Brusca, la legge, la ragione

L’articolo pubblicato su Repubblica Palermo.

Se c’è un caso in cui legge e ragione, morale e obiettività sono in maggior conflitto, è il caso di Giovanni Brusca. Parlarne non risolve certo gli attriti di coscienze che, come sabbia negli ingranaggi, rischiano di mandare in tilt il motore della buona creanza. Ma almeno serve a rendere meno tollerabile la tentazione di veder contrapposta la ragione di stato allo stato della ragione.

Il mafioso Brusca è stato scarcerato a norma di legge nel maggio scorso, proprio in uno dei mesi cruciali per gli effetti a lunghissimo periodo dei suoi crimini. Per via della sua collaborazione con la giustizia – e mai metter via la parola “pentito” fu caso più opportuno – è stato tirato fuori dalla cella nella quale era rimasto per 25 anni. Nei giorni scorsi Repubblica ha reso note le motivazioni per cui i giudici di Palermo hanno comunque imposto la sorveglianza speciale: in poche parole l’indole e la personalità criminali permangono, da qui la pericolosità sociale. Insomma Giovanni Brusca è sempre Giovanni Brusca, l’assassino che ha sciolto cadaveri nell’acido, ha fatto saltare in aria magistrati e poliziotti, ha strangolato con le sue mani un ragazzino, ha commesso e ordinato quasi duecento omicidi dei quali, in molti casi, non si ricorda niente. E quando l’assassinio diventa routine se non sei in un film, sei in un inferno. Un inferno nel quale oggi Brusca è demonio sorvegliato, ma a piede libero.
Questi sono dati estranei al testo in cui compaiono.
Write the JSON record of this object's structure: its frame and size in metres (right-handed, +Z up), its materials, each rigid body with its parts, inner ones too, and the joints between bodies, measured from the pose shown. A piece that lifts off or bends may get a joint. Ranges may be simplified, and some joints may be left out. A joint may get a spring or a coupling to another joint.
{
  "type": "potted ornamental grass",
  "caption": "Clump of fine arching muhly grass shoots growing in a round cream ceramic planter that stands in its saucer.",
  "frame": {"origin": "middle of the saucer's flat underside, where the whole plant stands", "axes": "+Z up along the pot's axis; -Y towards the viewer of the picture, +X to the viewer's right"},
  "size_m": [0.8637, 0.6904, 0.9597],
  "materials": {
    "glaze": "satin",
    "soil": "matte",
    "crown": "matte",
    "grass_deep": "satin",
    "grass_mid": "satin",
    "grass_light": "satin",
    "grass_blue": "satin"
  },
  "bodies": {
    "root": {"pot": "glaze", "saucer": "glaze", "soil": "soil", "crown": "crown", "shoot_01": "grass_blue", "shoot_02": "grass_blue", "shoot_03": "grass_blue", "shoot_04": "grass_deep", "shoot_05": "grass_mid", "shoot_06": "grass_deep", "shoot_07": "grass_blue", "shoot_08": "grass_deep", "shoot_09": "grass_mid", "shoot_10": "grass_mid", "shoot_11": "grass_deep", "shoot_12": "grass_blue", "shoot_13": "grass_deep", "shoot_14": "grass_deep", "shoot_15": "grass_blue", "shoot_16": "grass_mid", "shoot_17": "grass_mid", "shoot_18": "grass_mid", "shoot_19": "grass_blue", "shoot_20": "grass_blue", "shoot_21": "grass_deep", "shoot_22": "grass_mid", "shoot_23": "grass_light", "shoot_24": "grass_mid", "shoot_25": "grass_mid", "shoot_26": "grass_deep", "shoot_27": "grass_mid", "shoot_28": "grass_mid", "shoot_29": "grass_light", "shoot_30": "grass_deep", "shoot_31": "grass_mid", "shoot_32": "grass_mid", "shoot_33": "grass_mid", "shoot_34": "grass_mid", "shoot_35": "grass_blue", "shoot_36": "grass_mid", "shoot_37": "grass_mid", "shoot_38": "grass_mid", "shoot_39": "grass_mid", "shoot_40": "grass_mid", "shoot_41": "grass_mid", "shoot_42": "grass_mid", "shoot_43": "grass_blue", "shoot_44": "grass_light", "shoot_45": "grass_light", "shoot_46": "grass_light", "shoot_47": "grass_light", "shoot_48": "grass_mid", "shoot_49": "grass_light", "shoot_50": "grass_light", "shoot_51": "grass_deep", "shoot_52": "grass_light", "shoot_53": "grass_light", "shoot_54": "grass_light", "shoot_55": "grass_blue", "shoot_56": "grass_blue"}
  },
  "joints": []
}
Si discute nei circoli polverosi dell’antimafia se non sia il caso, adesso, di seppellire una volta per tutte i nostri morti, di dare ai martiri l’onore della storia e toglierli dagli sbuffi banali della cronaca. Nobile intento, ma inaccettabile fin quando gli incubi del torturato saranno ancora i sogni del carnefice.  

Sicuro meno di duecento

Il tema è complicato perché incrocia le coordinate più roventi, quella della crudeltà sui bambini e quella della vendetta feroce per un crimine così feroce. Ieri, 25 anni fa, un bambino, Giuseppe Di Matteo (qui la sua storia) veniva strangolato da uomini disumani agli ordini del capo dei disumani, Giovanni Brusca. Oggi molti di questi delinquenti sono collaboratori di giustizia. Brusca, uno che non ricorda neanche quanti omicidi ha commesso (“molti più di cento, sicuro meno di duecento”, ha ammesso serenamente), rischia di uscire nel prossimo autunno. Lo dice la legge, mica un redivivo Carnevale o qualche sentenza aggiustata.
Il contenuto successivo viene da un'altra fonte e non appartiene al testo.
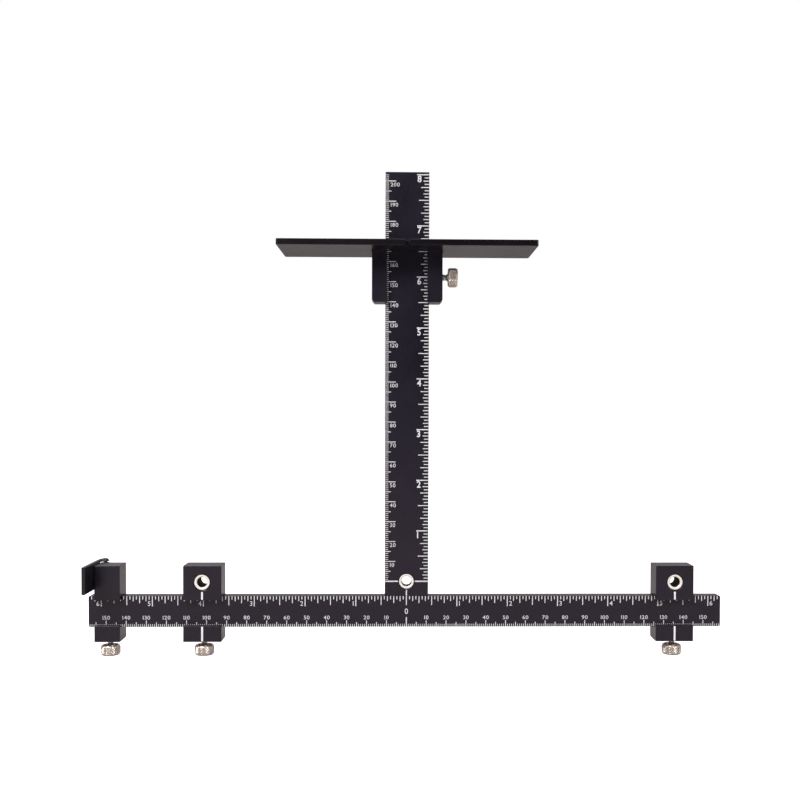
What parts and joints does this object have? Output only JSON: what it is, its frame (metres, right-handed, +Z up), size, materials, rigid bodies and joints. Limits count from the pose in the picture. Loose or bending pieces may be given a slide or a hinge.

E siamo al punto cruciale. Il semplice rispetto delle regole, delle norme che guidano il nostro vivere quotidiano, possono acquietare la rabbia e l’angoscia di una simile aspettativa? L’idea che un mostro che ha fatto strangolare un bambino (qui la testimonianza della bestia che partecipò all’omicidio) torni libero è compatibile con una visione serena e civile dello Stato di diritto? Sicuramente no, così come nessuno – neanche un mahatma o un dio – possono vietare di odiare chi merita di essere disprezzato, allontanato, negato addirittura nella sua umanità. Non si risolve tutto coi codici, non ci si salva l’anima mettendole la sordina. Abbiamo più volte dibattuto sul diritto di non perdono e su quell’ancora di salvezza che la rabbia composta, argomentata, rappresenta quando i mostri del passato non si dissolvono e anzi si ripresentano col volto peggiore dei loro infami ispiratori. Io odio Giovanni Brusca non soltanto per i “sicuro meno di duecento” morti sulle spalle, ma per averci messo dentro, a casaccio, un giudice, un bambino, una madre, e via assassinando: morti su morti, non conta chi, non conta quando, non conta come… Unica certezza: meno di duecento.
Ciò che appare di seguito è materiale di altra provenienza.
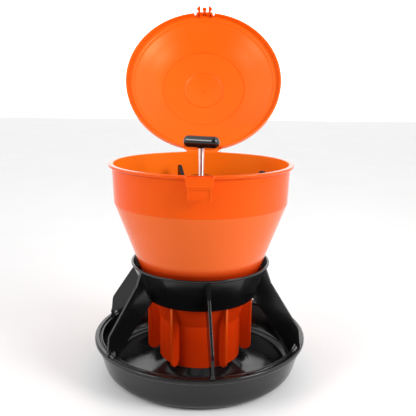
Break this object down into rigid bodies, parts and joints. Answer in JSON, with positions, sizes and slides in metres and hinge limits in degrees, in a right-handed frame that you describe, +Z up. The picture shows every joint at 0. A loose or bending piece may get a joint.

È l’orribile casualità del male nel quale Brusca ha scelto di vivere, che lo rende un essere immondo (senza giri di parole). Che poi gli sia concesso di vivere più o meno comodamente è un dettaglio che il mio diritto di non perdono non considera. Per me un uomo così è già morto, straziato nella mia considerazione sociale, dilaniato dalla vergogna di non essere mai stato sfiorato da un vero ravvedimento. L’importante è non ritrovarselo in tv a riannodare i ricordi di una smemoratezza nefanda.